Recorded information:
◆ ◆ ◆ ◆
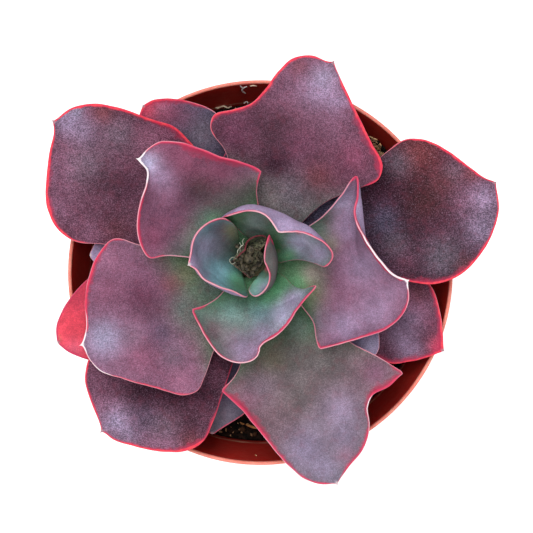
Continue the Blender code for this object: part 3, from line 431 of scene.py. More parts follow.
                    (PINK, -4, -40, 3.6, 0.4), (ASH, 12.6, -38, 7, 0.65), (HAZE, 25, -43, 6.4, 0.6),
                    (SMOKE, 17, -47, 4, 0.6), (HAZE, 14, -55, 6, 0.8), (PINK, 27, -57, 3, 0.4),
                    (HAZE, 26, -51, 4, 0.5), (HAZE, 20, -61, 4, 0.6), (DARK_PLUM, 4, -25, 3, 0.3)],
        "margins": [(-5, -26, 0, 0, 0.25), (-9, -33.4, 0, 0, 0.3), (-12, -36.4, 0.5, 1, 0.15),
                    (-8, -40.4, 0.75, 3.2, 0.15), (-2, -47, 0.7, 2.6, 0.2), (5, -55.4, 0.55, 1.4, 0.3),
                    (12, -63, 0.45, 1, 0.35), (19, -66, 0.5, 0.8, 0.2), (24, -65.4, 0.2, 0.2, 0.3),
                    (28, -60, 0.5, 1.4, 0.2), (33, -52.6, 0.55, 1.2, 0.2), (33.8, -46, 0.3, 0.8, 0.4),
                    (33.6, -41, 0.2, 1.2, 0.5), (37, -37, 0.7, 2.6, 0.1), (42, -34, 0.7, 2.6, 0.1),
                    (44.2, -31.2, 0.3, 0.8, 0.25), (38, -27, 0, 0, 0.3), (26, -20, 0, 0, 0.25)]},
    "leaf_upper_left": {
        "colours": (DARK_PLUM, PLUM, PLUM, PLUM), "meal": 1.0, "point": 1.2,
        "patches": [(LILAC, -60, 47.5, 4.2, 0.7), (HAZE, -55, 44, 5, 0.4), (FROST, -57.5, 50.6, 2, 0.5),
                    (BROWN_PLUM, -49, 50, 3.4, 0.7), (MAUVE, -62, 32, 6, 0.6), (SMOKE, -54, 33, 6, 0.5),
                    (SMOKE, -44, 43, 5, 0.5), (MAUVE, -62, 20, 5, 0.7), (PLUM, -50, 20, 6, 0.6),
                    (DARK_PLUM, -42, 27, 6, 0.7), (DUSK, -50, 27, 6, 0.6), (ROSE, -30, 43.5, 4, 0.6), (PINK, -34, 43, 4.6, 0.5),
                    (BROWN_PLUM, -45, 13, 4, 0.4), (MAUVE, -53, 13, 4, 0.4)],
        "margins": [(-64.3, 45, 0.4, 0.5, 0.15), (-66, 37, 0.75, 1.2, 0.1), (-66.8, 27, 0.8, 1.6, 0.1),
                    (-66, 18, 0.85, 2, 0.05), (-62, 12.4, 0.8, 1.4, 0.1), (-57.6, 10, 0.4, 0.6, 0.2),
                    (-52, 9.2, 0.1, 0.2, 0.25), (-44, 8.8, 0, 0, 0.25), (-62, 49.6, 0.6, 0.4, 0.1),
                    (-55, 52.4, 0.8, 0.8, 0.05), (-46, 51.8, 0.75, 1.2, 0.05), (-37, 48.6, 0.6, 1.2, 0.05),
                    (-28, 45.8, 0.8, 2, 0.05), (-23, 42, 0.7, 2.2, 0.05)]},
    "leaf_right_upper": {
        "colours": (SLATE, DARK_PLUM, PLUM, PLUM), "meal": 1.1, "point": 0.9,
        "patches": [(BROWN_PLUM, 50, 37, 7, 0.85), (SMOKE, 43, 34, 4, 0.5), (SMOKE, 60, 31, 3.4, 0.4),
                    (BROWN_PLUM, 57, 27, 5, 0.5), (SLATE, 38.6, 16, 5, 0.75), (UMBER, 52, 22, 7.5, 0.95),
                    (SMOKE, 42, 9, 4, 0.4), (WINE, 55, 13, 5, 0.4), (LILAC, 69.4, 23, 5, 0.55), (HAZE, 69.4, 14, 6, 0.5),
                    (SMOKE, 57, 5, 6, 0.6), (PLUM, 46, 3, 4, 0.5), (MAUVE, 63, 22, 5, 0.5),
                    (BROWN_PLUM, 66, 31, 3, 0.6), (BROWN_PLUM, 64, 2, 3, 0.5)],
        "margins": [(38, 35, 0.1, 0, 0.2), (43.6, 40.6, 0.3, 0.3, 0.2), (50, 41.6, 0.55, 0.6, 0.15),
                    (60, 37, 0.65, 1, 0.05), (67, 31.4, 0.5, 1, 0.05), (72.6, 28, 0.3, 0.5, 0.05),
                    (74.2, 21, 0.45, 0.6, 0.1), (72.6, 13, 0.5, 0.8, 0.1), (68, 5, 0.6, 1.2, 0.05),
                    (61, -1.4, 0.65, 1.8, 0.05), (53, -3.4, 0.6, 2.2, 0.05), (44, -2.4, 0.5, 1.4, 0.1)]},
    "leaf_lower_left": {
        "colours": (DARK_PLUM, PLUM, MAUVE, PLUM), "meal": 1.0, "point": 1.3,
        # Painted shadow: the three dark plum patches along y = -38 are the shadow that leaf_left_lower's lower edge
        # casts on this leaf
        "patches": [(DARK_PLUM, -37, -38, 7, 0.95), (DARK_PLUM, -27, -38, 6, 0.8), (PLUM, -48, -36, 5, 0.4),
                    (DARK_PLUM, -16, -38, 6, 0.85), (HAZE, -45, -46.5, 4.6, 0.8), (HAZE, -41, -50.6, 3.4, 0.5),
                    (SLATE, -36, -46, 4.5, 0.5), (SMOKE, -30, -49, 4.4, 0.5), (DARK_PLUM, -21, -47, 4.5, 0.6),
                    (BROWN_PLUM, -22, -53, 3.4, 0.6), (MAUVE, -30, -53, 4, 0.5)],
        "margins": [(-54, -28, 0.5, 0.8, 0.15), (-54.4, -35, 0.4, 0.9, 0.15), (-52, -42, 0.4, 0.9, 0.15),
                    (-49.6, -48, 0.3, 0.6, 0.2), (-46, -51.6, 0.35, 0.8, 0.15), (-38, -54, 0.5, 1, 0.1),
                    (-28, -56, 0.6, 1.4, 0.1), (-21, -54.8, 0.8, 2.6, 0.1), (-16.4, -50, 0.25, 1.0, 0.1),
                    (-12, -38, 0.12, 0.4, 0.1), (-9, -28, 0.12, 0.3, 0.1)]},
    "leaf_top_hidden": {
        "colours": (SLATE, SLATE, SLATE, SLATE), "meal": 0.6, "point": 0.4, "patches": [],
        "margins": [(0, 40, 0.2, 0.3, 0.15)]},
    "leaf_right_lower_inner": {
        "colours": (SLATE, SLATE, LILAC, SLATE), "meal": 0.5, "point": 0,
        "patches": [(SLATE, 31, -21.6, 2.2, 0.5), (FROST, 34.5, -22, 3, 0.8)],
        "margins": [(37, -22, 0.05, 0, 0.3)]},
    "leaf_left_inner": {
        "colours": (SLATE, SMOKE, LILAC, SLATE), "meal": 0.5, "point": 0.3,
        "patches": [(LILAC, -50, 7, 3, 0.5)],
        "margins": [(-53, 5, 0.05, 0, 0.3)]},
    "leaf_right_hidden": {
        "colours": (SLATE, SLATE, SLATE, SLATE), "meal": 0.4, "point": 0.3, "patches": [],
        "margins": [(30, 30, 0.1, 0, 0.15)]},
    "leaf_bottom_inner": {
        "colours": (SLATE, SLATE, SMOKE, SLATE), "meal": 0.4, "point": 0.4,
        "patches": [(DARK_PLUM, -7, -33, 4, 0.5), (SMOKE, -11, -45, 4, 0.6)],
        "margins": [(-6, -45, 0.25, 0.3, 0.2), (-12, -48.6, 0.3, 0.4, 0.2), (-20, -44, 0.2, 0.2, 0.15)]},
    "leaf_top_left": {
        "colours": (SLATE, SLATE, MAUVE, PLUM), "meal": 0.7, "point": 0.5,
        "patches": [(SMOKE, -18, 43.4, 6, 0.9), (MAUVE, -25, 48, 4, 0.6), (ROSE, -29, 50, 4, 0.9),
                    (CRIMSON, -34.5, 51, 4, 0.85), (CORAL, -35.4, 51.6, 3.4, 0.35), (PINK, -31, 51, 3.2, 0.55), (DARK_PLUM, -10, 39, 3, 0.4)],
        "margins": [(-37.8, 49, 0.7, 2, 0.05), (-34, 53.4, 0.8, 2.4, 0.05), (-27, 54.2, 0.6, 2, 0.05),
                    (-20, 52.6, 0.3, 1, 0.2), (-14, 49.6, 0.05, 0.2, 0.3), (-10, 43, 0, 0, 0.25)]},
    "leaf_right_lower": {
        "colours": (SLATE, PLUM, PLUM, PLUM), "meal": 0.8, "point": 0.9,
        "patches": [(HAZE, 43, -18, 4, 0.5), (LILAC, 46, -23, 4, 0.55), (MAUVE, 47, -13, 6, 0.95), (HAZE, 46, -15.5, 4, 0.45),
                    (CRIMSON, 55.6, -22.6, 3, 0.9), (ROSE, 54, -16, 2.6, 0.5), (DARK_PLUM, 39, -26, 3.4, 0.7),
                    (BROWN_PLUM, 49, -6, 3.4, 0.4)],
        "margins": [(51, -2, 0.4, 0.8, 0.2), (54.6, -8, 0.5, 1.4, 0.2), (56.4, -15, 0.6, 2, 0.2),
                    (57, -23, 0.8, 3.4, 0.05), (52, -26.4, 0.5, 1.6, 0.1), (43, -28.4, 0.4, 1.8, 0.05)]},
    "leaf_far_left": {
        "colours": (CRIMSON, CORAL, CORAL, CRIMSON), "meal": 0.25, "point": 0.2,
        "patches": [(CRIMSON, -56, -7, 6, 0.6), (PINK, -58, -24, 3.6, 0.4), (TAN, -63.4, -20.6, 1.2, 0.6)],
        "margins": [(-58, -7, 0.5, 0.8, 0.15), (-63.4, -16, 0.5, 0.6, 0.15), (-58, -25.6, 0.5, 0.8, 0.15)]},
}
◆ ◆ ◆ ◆
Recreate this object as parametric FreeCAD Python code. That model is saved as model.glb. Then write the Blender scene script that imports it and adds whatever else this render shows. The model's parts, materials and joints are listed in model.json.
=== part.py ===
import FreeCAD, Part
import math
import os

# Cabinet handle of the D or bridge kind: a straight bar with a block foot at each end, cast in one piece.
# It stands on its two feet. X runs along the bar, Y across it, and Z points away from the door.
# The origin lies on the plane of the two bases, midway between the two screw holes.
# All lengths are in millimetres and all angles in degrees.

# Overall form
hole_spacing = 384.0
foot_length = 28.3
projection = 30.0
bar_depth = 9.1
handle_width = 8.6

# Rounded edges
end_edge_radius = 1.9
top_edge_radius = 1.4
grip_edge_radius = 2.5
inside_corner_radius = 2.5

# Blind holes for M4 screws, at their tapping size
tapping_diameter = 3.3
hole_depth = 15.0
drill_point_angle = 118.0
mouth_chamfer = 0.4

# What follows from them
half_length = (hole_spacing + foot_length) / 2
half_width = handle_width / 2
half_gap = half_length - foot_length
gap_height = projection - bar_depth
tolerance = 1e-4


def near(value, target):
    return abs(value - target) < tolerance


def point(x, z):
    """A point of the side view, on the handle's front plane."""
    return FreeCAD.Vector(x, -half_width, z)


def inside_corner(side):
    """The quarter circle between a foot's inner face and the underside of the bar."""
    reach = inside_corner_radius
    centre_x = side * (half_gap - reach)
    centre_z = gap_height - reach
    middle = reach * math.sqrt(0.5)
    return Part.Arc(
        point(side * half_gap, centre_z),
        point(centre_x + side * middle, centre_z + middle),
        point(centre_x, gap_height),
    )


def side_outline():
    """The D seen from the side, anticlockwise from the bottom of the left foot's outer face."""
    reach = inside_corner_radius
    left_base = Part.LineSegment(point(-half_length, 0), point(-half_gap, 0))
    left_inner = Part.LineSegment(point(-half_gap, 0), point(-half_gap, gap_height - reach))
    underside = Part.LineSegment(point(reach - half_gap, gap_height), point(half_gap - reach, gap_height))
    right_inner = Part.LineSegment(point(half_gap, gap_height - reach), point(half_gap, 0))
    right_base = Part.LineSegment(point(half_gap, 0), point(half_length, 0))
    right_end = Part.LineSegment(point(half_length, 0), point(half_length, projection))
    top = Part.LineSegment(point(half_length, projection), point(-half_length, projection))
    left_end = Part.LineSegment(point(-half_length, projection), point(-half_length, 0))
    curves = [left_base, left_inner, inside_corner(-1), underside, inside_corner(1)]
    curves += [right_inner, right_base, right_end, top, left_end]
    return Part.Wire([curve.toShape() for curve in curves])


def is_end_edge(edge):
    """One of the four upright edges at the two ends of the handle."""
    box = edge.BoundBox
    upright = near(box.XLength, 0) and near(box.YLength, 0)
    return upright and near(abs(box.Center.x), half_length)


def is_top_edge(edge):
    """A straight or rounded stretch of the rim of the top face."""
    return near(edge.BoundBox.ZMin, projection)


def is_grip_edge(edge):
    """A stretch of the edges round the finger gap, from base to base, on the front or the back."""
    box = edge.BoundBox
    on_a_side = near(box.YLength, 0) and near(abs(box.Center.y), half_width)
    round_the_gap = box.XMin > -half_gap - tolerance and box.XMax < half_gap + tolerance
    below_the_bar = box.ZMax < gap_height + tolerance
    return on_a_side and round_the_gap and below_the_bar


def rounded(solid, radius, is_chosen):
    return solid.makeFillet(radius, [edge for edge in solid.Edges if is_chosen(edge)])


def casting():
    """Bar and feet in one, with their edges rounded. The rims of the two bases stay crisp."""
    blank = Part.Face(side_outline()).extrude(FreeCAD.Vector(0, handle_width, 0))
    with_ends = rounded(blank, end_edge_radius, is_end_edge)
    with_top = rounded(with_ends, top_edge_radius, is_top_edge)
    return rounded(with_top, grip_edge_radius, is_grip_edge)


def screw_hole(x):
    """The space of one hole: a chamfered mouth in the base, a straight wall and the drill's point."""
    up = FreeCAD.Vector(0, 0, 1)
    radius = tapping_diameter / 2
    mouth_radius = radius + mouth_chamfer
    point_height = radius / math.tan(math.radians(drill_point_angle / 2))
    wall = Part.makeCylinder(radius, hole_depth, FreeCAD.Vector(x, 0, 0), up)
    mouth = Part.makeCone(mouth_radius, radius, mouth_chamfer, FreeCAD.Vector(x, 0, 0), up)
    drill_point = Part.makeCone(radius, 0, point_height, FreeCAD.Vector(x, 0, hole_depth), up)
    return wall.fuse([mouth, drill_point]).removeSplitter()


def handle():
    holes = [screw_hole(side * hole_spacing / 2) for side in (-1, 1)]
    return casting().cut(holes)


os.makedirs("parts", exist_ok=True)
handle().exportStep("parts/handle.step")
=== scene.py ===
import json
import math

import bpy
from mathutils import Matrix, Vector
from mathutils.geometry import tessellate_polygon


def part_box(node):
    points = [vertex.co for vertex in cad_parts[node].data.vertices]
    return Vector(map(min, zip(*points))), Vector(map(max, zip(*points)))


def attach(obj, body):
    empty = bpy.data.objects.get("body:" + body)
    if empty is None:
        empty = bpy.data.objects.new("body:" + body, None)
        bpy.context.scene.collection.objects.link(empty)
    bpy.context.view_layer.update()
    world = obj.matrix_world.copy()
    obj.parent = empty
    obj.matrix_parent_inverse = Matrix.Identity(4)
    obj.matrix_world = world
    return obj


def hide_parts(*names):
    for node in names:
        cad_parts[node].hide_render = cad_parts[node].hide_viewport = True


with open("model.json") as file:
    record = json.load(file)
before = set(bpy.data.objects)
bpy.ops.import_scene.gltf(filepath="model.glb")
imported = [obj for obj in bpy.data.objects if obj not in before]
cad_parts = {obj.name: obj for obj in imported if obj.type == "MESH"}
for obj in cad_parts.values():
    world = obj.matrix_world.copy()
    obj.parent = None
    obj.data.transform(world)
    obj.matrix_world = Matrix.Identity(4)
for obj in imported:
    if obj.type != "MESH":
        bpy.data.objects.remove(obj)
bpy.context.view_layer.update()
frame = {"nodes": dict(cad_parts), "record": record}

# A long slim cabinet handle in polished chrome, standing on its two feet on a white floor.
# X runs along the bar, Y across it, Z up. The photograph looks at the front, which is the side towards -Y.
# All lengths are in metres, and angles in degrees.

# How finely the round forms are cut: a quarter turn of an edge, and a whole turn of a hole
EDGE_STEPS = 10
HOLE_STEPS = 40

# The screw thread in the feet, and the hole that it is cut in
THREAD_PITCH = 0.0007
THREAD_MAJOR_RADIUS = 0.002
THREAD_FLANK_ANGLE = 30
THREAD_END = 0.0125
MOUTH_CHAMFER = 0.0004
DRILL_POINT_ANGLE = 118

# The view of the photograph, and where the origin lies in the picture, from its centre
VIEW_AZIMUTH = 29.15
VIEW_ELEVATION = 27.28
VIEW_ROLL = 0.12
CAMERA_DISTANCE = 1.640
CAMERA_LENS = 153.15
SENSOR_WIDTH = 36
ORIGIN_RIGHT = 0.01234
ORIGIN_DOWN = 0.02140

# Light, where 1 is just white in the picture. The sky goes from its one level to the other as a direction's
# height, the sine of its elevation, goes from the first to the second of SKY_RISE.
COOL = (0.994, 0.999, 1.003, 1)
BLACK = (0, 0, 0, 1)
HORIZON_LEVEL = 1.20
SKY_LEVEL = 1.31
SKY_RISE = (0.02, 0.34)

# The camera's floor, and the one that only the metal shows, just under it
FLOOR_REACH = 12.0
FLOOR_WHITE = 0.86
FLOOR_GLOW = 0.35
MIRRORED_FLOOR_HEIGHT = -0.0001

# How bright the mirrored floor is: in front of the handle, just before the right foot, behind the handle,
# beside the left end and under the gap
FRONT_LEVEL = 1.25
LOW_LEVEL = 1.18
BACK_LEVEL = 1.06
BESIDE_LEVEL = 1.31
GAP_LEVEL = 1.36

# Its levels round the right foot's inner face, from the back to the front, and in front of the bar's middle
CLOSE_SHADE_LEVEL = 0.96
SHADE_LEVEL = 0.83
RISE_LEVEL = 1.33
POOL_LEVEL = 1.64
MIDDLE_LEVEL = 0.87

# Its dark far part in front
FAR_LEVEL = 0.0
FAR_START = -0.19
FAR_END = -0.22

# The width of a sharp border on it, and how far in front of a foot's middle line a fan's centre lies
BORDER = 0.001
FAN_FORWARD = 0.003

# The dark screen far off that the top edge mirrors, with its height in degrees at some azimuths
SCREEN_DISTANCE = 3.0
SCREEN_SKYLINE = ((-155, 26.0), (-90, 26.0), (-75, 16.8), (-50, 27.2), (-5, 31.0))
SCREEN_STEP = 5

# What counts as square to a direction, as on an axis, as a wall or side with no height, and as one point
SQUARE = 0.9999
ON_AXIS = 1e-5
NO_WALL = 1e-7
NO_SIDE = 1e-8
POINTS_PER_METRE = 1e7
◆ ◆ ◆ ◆
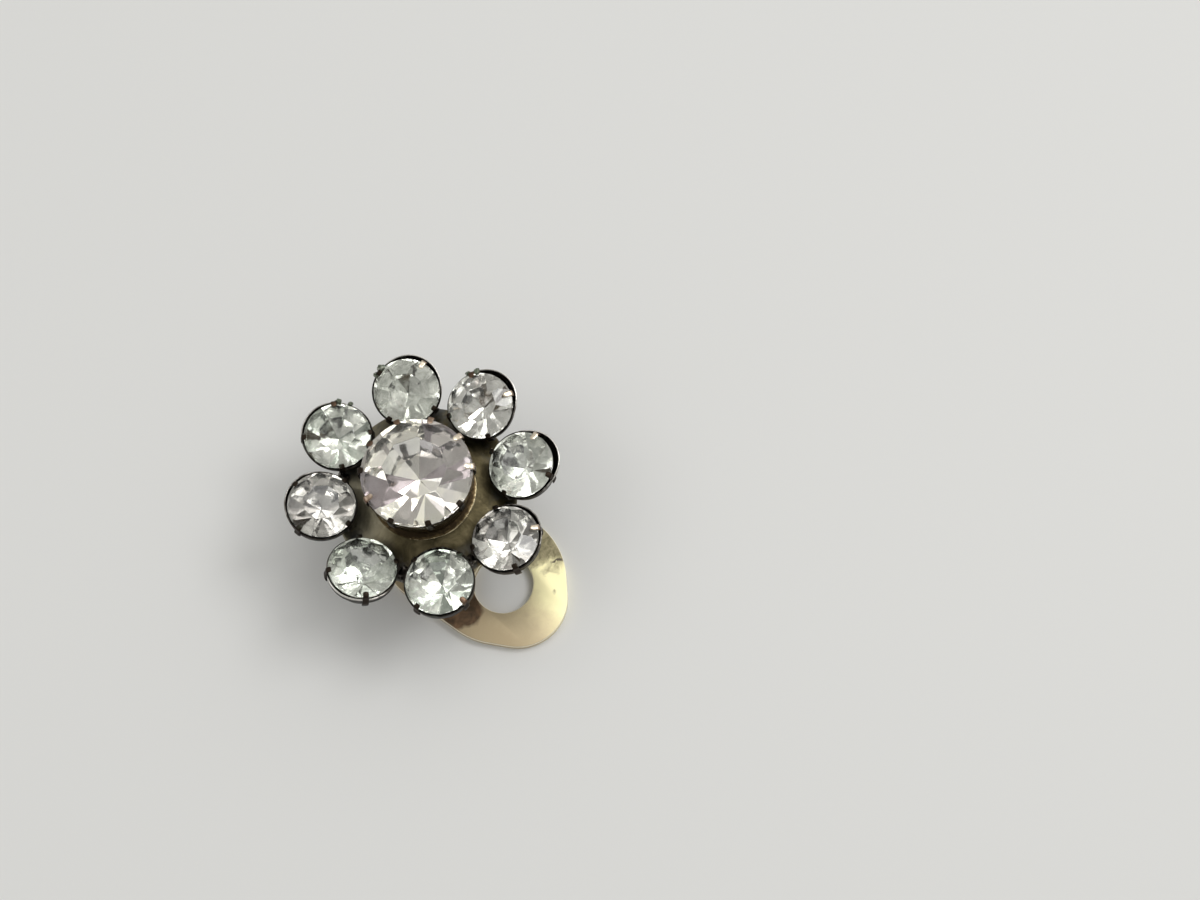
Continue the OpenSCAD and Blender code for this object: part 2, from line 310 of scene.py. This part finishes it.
◆ ◆ ◆ ◆
Task prompt:
From the listing above, output exactly the run of lines that starts with the line containing "0, hole_depth), up)" and ends with the line containing "points = [vertex.co".

Answer:
    drill_point = Part.makeCone(radius, 0, point_height, FreeCAD.Vector(x, 0, hole_depth), up)
    return wall.fuse([mouth, drill_point]).removeSplitter()


def handle():
    holes = [screw_hole(side * hole_spacing / 2) for side in (-1, 1)]
    return casting().cut(holes)


os.makedirs("parts", exist_ok=True)
handle().exportStep("parts/handle.step")
=== scene.py ===
import json
import math

import bpy
from mathutils import Matrix, Vector
from mathutils.geometry import tessellate_polygon


def part_box(node):
    points = [vertex.co for vertex in cad_parts[node].data.vertices]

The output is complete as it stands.